Naturally, it's important to point out that the Vikings would not likely roster all 11 players they drafted, but I'm not so sure that's convincing. The Vikings would very likely have rostered their second, third and fourth-round picks, so this argument only holds weight with me in regards to 6th and 7th round picks, who are much less likely to see an NFL roster in year two. More than that, creating competition at more positions with more players is probably a good thing.
At the end of the day, this means those who are dreading the ramifications of the bad trade might be overreacting, while those who are celebrating the steal could be doing just the same. From a points perspective, the trade is likely a wash, while a look at the implications of the mock draft also seem to be not that suggestive in one direction or the other. Getting a clearly superior playmaker in exchange for losing four or five marginal advantages is a standard practice in the NFL. The 2002 Buccaneers and 2001 Patriots were built on solid teams without a lot of glaring deficiencies.

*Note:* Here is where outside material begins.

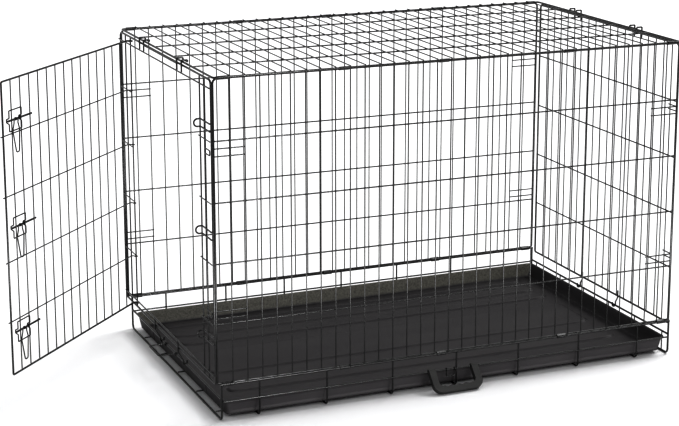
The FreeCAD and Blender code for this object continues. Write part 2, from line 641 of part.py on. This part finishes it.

The 2007 Patriots and the 2009 Saints were built on the backs of enormous superstars and hid enormous weaknesses with dominant play elsewhere. Either strategy can work to win in the NFL, but it's a question of how you deal with weaknesses more than it is an issue of not having any.
Cordarrelle Patterson is probably going to make fans "ooh" and "ahh" more than anybody they would have gotten otherwise, but we need to be careful of the dog that doesn't bark—the small, unseen advantages of having a slightly more complete roster in different areas. Maybe this means two more plays a game that Ponder doesn't feel pressure, or an additional 0.1 yards per carry for Adrian Peterson that we don't experience.
It's a complicated formula that doesn't have a clear answer. But to me, it looks to be about even. And that's why I'm noncommittal about the Patterson trade, and you should be, too.